**Given instruction**
Wherever a line holds the string "axes", copy that line.

** Start of Supplied information **

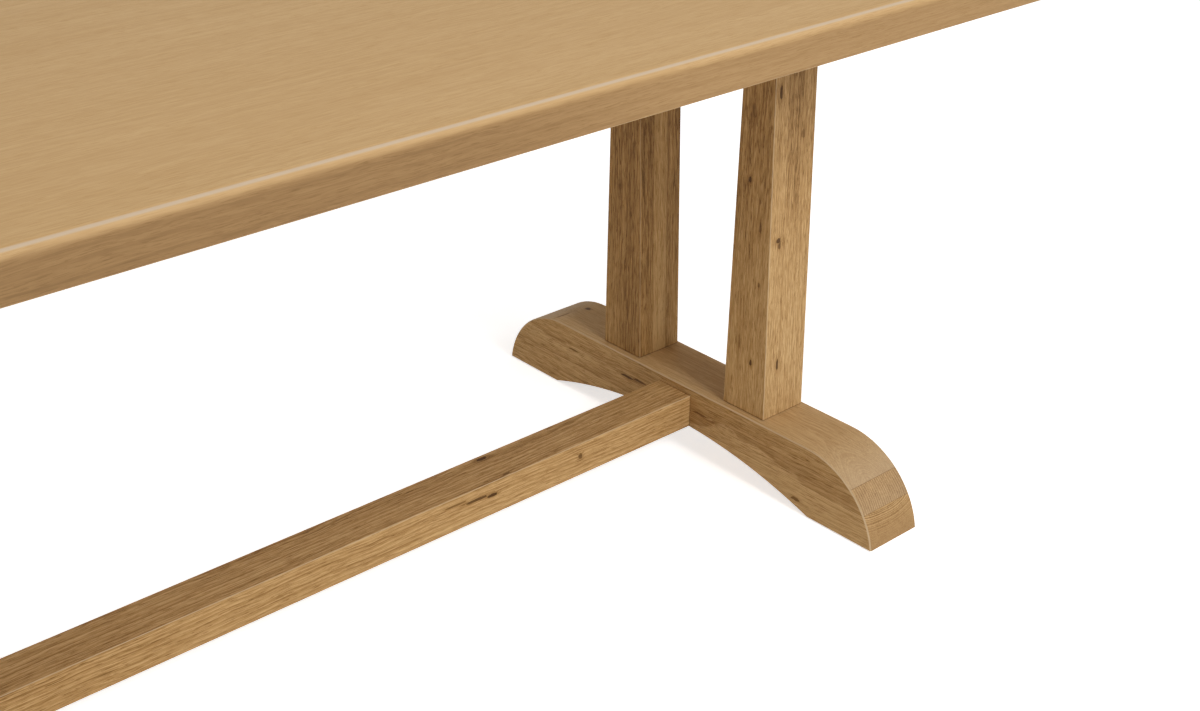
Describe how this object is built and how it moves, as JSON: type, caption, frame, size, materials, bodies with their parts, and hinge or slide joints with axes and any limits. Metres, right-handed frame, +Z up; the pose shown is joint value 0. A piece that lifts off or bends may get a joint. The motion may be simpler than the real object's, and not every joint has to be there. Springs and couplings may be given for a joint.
{
  "type": "trestle dining table",
  "caption": "Solid oak dining table: a thick round-edged top on tapered twin posts, each pair on an arched foot, joined by a low stretcher.",
  "frame": {"origin": "on the floor, under the middle of the top", "axes": "+X along the table's length, +Y across it, +Z up"},
  "size_m": [2, 0.92, 0.762],
  "materials": {
    "oak_top": "satin oiled oak",
    "oak_base": "satin oiled oak",
    "zinc_steel": "bright zinc plate",
    "nylon": "matt"
  },
  "bodies": {
    "root": {"right_foot_front_block": "oak_base", "right_foot_rear_block": "oak_base", "right_foot_core_board": "oak_base", "right_foot_top_board": "oak_base", "right_front_post_inner_board": "oak_base", "right_front_post_core_board": "oak_base", "right_front_post_outer_board": "oak_base", "right_rear_post_inner_board": "oak_base", "right_rear_post_core_board": "oak_base", "right_rear_post_outer_board": "oak_base", "right_bearer": "oak_base", "left_foot_front_block": "oak_base", "left_foot_rear_block": "oak_base", "left_foot_core_board": "oak_base", "left_foot_top_board": "oak_base", "left_front_post_inner_board": "oak_base", "left_front_post_core_board": "oak_base", "left_front_post_outer_board": "oak_base", "left_rear_post_inner_board": "oak_base", "left_rear_post_core_board": "oak_base", "left_rear_post_outer_board": "oak_base", "left_bearer": "oak_base", "stretcher": "oak_base", "top_board_1": "oak_top", "top_board_2": "oak_top", "top_board_3": "oak_top", "top_board_4": "oak_top", "top_board_5": "oak_top", "top_board_6": "oak_top", "top_board_7": "oak_top", "stretcher_bolts": "zinc_steel", "cross_dowels": "zinc_steel", "top_bolts": "zinc_steel", "top_inserts": "zinc_steel", "glides": "nylon"}
  },
  "joints": []
}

** End of Supplied information **

**Expected answer**
Describe how this object is built and how it moves, as JSON: type, caption, frame, size, materials, bodies with their parts, and hinge or slide joints with axes and any limits. Metres, right-handed frame, +Z up; the pose shown is joint value 0. A piece that lifts off or bends may get a joint. The motion may be simpler than the real object's, and not every joint has to be there. Springs and couplings may be given for a joint.
  "frame": {"origin": "on the floor, under the middle of the top", "axes": "+X along the table's length, +Y across it, +Z up"},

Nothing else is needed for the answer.